Fans were treated to a brand new song Janson wrote just 30 minutes before hopping on a plane to fly to the DeKalb show. The song, which remains titleless, is the first he’s written since releasing the “Real Friends” album and going on tour.

Janson performed the song, explaining he had written it about his wife, and the audience cherished every second, holding the loves of their lives.

“If it hadn’t been for you,” Janson sang. The lyric was the hook of the song which he sang repeatedly as he plucked the strings of his acoustic guitar.

Janson stood vulnerable under the lights with the guitar, singing the homage to his wife for fans to see him as just a person, and to witness the birthing of a new song.

The song was delicate, genuine and refreshing compared to his upbeat songs on the radio.

Celebrating with the audience, Jason announced that his album went gold, and said he’s certain next week everyone will see his song “Done’’ on the top 30.

“Can you imagine me with a silent audience?” Janson asked the audience. “No,” the audience screamed at him and laughed at the thought of an inanimate and mellow audience in the presence of Chris Janson.

Growing up in the midwest, Janson was also surrounded by corn like the crowd of people standing in front of him. He said he was raised on simple values as a kid, relating to his crowd.

Gliding on this invisible connection, Janson acknowledged that there might be someone experiencing anxiety, depression, a problem at work or anything in between in the crowd tonight. For a moment those thing would be muted and left behind, Janson said. Getting the crowd to celebrate being alive despite their obstacles, he performed his hit song “Good Vibes” which reached No. 1 on the Billboard Top 100 in October.

It changed the entire energy of the room. In that moment, words hurt less, and everyone understood life is too short to sweat about the small and insignificant things.

The country artist believes fans cannot connect to other musicians who don’t have problems, or at least don’t vocalize them. This humanized the celebrity to a crowd full of people who were honored to be in the same room as him. It was a real friendship.

“We’re from the same cloth,” Janson said.

The celebrity still shops at Walmart, and when Rolling Stone interviewed him, he bought 12 copies, he said. The magazine called him the “most open-minded redneck on the block,” so he embraced this title by writing his song “Say About Me.”

Fans expressed congratulations by singing along and dancing to his song.

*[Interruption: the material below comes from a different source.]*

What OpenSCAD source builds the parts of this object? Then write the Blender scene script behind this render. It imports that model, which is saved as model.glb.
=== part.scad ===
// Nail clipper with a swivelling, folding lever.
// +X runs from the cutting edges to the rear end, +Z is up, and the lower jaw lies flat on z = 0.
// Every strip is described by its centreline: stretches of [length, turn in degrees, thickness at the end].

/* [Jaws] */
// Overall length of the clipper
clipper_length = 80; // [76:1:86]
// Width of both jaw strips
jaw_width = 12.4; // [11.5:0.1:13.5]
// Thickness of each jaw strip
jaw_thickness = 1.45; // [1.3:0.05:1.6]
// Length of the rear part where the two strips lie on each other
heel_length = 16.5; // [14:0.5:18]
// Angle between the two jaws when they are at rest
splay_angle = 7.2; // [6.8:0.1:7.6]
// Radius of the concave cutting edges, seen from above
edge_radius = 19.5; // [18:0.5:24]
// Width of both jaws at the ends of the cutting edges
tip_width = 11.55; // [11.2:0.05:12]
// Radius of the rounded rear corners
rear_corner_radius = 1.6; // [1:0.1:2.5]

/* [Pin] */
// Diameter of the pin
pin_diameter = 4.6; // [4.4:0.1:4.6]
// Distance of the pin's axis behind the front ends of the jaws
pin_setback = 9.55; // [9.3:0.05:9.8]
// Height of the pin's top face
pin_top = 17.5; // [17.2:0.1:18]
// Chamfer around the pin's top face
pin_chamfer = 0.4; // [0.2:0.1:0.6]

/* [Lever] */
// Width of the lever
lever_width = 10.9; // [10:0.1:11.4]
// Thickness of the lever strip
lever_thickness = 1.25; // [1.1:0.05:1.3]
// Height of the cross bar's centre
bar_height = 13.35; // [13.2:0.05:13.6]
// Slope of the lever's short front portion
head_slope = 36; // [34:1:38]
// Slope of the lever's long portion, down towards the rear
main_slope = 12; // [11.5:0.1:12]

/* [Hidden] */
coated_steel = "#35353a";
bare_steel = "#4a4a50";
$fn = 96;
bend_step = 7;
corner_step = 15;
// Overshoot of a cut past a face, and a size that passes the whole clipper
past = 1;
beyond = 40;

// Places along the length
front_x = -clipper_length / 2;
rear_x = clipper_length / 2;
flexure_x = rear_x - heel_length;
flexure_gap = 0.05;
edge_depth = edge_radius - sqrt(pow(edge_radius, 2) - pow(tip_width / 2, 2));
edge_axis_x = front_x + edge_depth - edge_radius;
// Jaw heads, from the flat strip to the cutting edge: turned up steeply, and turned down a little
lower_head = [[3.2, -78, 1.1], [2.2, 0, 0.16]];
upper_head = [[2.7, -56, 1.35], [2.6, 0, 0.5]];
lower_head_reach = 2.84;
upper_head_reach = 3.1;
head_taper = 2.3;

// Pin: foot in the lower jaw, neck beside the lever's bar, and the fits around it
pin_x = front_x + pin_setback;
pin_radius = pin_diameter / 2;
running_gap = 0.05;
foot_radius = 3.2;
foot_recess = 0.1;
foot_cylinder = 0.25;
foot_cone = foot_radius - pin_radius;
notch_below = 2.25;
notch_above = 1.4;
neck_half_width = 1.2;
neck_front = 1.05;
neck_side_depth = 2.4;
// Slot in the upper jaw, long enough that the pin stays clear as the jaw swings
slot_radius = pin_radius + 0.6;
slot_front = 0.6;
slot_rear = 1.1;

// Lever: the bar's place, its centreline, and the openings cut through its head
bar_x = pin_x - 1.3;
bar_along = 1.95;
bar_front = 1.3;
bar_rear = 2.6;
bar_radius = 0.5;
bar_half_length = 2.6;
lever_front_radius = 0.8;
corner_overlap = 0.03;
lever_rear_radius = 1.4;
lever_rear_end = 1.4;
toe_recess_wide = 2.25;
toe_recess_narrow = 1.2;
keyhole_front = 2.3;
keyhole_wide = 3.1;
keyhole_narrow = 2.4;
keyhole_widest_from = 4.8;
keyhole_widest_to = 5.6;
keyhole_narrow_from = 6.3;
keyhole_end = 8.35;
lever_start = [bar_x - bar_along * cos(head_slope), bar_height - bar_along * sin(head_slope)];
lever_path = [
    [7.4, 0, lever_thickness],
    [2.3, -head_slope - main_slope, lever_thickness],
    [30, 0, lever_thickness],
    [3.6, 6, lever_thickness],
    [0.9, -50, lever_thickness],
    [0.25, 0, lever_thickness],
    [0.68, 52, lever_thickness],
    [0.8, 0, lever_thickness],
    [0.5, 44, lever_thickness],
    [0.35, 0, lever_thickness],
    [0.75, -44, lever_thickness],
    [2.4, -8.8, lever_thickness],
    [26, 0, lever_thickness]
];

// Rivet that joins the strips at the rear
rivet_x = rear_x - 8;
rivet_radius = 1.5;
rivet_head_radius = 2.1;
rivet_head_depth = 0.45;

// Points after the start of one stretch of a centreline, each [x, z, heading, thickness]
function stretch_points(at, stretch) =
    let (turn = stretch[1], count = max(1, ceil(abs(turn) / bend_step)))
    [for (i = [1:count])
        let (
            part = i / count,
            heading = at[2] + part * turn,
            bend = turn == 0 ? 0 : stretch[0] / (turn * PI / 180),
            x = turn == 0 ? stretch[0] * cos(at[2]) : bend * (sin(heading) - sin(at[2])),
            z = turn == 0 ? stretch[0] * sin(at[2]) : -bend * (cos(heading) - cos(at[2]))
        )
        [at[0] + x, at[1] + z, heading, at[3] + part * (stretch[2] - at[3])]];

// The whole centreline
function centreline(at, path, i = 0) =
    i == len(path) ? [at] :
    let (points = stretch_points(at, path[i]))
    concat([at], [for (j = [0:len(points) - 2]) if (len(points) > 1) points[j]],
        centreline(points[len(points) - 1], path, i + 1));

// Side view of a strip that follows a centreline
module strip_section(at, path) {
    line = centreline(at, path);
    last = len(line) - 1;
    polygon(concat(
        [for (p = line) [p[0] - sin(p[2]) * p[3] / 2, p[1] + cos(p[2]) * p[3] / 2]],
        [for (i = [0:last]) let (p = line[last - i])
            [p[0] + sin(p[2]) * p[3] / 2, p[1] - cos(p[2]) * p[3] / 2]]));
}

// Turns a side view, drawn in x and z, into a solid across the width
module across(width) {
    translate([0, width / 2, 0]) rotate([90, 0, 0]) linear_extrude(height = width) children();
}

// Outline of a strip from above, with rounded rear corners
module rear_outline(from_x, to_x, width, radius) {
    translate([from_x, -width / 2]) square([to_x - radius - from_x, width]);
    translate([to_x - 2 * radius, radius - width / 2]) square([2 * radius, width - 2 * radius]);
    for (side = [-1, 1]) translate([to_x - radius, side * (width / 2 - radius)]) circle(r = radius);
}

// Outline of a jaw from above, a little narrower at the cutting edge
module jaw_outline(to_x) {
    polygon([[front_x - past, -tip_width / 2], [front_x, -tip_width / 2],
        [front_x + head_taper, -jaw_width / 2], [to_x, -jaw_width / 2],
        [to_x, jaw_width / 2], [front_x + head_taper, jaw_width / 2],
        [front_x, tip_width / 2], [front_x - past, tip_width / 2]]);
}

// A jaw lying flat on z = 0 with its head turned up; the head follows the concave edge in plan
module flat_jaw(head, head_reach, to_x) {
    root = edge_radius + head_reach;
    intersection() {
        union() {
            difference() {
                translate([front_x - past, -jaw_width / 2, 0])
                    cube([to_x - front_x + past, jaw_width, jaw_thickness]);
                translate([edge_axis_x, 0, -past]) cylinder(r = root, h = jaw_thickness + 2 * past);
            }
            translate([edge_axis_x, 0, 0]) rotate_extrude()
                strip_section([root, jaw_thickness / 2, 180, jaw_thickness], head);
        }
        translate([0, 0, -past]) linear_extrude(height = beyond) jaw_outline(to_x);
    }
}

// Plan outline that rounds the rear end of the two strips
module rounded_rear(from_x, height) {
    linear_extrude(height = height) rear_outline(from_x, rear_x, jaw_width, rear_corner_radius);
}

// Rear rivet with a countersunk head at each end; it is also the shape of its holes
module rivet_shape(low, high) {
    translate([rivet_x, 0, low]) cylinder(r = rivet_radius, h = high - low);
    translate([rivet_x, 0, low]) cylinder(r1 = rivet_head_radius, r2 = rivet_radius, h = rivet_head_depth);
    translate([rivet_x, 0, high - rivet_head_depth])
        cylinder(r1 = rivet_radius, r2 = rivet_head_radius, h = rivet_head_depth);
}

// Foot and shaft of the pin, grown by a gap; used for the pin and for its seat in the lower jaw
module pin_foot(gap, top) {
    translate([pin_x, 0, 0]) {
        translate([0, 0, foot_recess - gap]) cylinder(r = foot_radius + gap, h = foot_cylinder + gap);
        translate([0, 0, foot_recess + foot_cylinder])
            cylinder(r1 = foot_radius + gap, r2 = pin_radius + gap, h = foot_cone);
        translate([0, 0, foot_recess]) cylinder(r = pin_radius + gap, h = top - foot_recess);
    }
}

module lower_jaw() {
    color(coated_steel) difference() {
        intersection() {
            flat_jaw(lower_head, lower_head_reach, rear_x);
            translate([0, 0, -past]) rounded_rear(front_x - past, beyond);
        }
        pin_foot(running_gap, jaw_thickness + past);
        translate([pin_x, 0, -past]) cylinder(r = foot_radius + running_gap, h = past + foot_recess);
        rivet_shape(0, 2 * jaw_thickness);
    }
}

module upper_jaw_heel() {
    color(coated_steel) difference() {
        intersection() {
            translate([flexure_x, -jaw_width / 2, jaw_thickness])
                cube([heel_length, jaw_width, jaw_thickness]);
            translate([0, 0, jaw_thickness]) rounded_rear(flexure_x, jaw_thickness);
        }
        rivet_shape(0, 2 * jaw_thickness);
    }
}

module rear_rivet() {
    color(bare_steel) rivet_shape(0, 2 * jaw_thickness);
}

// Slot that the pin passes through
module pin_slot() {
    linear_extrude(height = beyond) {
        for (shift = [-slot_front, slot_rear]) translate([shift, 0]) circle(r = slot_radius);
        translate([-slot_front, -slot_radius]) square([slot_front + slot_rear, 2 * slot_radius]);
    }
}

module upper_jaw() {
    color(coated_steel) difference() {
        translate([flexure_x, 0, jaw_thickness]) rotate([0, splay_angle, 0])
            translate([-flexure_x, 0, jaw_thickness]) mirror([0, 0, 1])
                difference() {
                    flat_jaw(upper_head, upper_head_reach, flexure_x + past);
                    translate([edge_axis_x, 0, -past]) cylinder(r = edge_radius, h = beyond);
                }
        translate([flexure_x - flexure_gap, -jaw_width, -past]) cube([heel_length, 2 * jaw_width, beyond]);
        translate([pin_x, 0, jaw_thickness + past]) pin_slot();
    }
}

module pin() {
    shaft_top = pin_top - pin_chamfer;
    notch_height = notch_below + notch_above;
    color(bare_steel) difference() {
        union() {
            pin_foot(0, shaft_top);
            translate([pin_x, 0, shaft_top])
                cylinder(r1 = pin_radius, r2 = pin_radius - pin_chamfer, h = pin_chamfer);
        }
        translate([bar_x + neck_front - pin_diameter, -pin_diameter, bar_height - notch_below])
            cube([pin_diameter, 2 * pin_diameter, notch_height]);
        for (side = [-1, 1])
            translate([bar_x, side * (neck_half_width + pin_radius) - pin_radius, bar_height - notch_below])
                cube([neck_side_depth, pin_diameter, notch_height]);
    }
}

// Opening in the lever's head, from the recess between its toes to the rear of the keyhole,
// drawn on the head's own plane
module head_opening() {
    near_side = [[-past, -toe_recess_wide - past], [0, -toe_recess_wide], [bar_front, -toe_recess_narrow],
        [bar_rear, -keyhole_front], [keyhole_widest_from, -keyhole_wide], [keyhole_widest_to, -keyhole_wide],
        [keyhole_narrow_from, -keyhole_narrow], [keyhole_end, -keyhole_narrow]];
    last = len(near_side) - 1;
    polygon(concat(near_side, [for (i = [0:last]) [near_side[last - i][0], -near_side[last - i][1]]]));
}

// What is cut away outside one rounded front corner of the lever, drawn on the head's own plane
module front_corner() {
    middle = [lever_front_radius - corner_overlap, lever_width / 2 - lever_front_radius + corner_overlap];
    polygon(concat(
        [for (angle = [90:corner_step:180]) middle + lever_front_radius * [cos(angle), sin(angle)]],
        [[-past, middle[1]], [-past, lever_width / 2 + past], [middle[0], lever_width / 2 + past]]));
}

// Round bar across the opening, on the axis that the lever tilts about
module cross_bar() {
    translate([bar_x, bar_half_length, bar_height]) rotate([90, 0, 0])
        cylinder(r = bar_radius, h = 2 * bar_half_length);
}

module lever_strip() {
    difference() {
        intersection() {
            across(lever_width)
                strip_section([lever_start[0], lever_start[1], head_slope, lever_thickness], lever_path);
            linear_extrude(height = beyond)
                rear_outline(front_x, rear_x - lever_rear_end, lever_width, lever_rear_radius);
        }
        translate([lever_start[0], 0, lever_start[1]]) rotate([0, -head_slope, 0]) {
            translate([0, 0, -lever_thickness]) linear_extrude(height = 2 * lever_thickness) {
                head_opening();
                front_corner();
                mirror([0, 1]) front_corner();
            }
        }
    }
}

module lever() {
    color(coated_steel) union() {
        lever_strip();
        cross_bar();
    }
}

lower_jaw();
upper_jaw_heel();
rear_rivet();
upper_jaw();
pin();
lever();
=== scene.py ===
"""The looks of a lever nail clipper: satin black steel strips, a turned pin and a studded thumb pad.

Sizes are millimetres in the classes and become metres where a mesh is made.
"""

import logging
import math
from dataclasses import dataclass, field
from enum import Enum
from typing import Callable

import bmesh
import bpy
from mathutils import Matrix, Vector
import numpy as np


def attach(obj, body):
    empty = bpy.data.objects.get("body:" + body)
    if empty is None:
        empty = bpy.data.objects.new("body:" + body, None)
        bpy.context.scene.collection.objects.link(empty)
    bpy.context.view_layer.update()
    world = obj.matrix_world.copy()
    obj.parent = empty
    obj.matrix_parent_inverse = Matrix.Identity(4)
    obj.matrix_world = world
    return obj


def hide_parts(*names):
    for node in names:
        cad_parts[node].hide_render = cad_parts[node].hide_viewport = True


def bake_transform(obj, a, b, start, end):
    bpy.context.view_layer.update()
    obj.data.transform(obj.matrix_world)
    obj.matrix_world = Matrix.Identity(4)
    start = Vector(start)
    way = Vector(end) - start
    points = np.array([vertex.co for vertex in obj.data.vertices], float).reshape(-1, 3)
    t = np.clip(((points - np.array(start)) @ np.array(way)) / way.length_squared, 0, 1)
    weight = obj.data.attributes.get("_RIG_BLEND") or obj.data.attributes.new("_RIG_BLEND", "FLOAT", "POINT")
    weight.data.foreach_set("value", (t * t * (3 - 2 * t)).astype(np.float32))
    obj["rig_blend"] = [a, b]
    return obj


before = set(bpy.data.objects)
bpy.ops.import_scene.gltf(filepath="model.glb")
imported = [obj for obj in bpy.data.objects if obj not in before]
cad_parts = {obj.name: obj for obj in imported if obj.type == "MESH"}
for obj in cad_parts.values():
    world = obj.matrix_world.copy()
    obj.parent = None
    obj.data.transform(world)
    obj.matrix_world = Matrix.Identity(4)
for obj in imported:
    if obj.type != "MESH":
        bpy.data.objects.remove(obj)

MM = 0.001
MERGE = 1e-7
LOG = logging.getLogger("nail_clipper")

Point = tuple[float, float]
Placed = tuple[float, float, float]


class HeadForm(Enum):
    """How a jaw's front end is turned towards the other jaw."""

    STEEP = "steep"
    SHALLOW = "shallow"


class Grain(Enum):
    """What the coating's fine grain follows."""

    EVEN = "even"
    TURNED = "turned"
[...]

At the meet and greet before the show, a woman told Janson about her late husband, a story that Janson said touched him, leading him to perform “Hawaii On Me.” Before hearing that story, Janson said he wasn’t going to perform the song, he said. The song captures the feeling of what it’s like to lose a loved one, but love each other enough to live once the other passes, and the audience was moved. Janson leaned down from the stage and embraced his fan in her time of heartbreak.

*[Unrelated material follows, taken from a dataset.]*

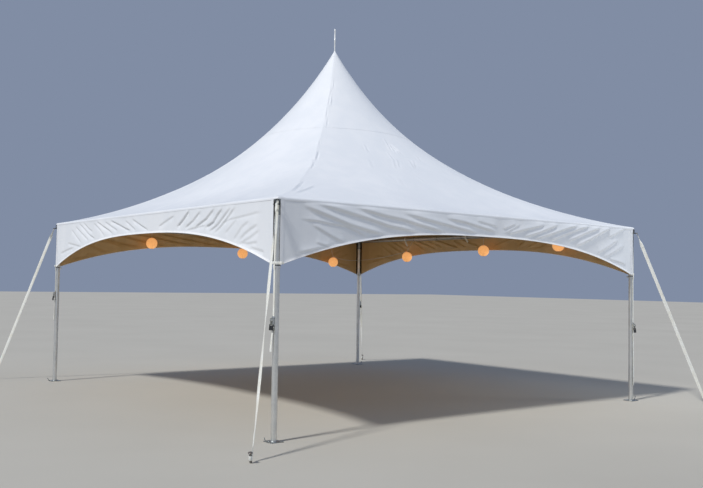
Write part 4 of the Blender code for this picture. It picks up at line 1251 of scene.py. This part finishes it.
def makeMast():
    foot = footHeight + mastLook["footDepth"] / 2 + mastLook["gap"]
    radii = np.linspace(mastLook["headRadius"], mastLook["headTip"], 8)
    rim = [(r, float(hipHeight(r / (edge * math.sqrt(2)))) - mastLook["underCloth"]) for r in radii]
    under = rim[0][1] - mastLook["headDepth"]
    radius, head, cut = tube["radius"], mastLook["headRadius"], tube["edge"]
    profile = [(boreRadius, foot), (radius - cut, foot), (radius, foot + cut), (radius, under - 0.004)]
    profile += [(radius + 0.004, under), (head - 0.003, under), (head, under + 0.003)]
    profile += rim + [(0, rim[-1][1]), (0, under + 0.012), (boreRadius, under + 0.012)]
    tall = Shape().turned(profile, steps=tube["sides"], closed=True)
    tall.make("mast_tube", legAluminium, "aluminium", ["mast"])
    outer, depth, cut = mastLook["footRadius"], mastLook["footDepth"], mastLook["footBevel"]
    low, high = footHeight - depth / 2, footHeight + depth / 2
    tip = high + fitting["spigot"]
    hub = [(0, low), (outer - cut, low), (outer, low + cut), (outer, high - cut), (outer - cut, high)]
    hub += [(radius + 0.004, high), (plugRadius, high), (plugRadius, tip), (0, tip)]
    shape = Shape().turned(hub, steps=64)
    nut = [(0, low - 0.01), (0.01, low - 0.01), (0.012, low - 0.008), (0.012, low), (0, low)]
    shape.turned(nut, steps=6)
    for corner in cornerSigns:
        start, end = cableEnds(corner)
        line = (end - start).normalized()
        shape.rod(start - line * 0.03, start, fitting["bossRadius"], 24, 0.001)
        ring = [(0.0118, 0.0), (0.0142, 0.0), (0.0142, 0.004), (0.0118, 0.004)]
        shape.turned(ring, along(start - line * 0.0185, start), 24, closed=True)
    shape.make("mast_foot_hub", castFinish, "cast_fitting", ["mast_foot"])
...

Although the transition was abrupt, Janson played his upbeat song “Waitin’ on 5” after the remembrance of his fan’s husband, saying it’s good to be alive and that in itself is a great blessing. The contrast changed fans’ slouched and sad shoulders into flailing arms moving to the music; sorrow-filled faces became cheerful smiles once again.

The switch was appreciated rather than offensive. Although he recognized that death is inevitable and problems exist, Janson successfully elicited an excitement for life.

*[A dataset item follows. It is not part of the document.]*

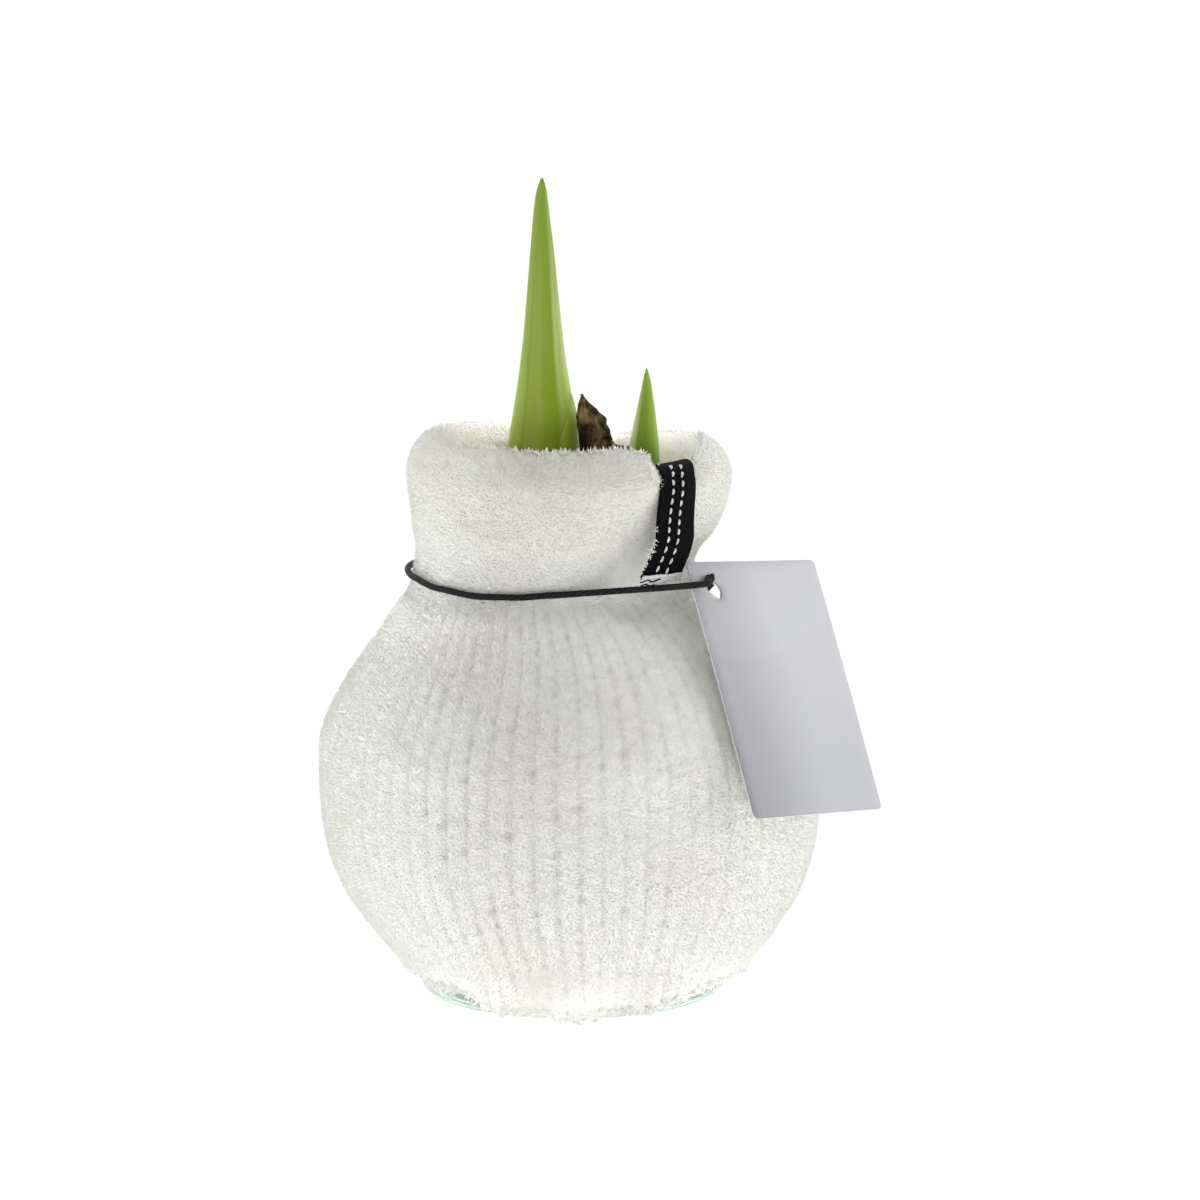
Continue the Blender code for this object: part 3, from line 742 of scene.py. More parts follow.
def fibre_group(name, density, length, thickness, lean, seed):
    """Geometry nodes that stand short tapered fibres on a surface and make them real mesh.

    The density is to a square metre, and the length and thickness are in metres."""
    group = Nodes(bpy.data.node_groups.new(name, "GeometryNodeTree"))
    for way in ("INPUT", "OUTPUT"):
        group.tree.interface.new_socket("Geometry", in_out=way, socket_type="NodeSocketGeometry")
    pile = group.node("GeometryNodeInputNamedAttribute", {"data_type": "FLOAT"}, Name="pile")
    points = group.node(
        "GeometryNodeDistributePointsOnFaces", Seed=seed,
        Mesh=group.node("NodeGroupInput").outputs[0],
        Density=group.maths("MULTIPLY", pile.outputs["Attribute"], density),
    ).outputs
    fibre = group.node(
        "GeometryNodeMeshCone", {"fill_type": "NONE"}, Vertices=3, Side_Segments=1,
        Radius_Top=0.0, Radius_Bottom=thickness, Depth=length,
    )
    place = group.node("GeometryNodeInputPosition").outputs[0]
    height = group.node("ShaderNodeSeparateXYZ", Vector=place).outputs["Z"]
    marked = group.node(
        "GeometryNodeStoreNamedAttribute", {"data_type": "FLOAT", "domain": "POINT"}, Name="tip",
        Geometry=fibre.outputs["Mesh"], Value=group.maths("DIVIDE", height, length),
    )
    stray = group.node("FunctionNodeRandomValue", {"data_type": "FLOAT_VECTOR"}, Seed=seed + 1)
    stray.inputs[0].default_value, stray.inputs[1].default_value = (-lean,) * 3, (lean,) * 3
    way = group.maths("ADD", points["Normal"], stray.outputs[0], kind="ShaderNodeVectorMath")
    size = group.node("FunctionNodeRandomValue", {"data_type": "FLOAT"}, Seed=seed + 2)
    size.inputs[2].default_value, size.inputs[3].default_value = 0.55, 1.15
    turn = group.node("FunctionNodeAlignRotationToVector", {"axis": "Z"}, Vector=way)
    copies = group.node(
        "GeometryNodeInstanceOnPoints", Points=points["Points"], Scale=size.outputs[1],
        Instance=marked.outputs["Geometry"], Rotation=turn.outputs["Rotation"],
    )
    real = group.node("GeometryNodeRealizeInstances", Geometry=copies.outputs[0])
    coat = group.node("GeometryNodeSetMaterial", Geometry=real.outputs[0], Material=PILE)
    group.node("NodeGroupOutput", Geometry=coat.outputs[0])
    return group.tree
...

The opener for the night, Matt Roy rang in the spirit of love with songs like “Wildflower” and “That Town, That Truck, That Song.” He co-wrote Janson’s song “Done,” one of Janson’s few songs to make it to the top 40 country songs. This shortly became Roy’s first hit single.

By tailoring the show uniquely to DeKalb with songs the crowd can relate to and feel, the celebrity Janson shrank, forming a connection between himself and his midwestern audience. DeKalb seemed to become Janson’s real friends, despite the raised stage he stood upon and the flashing lights illuminating his outstanding performance.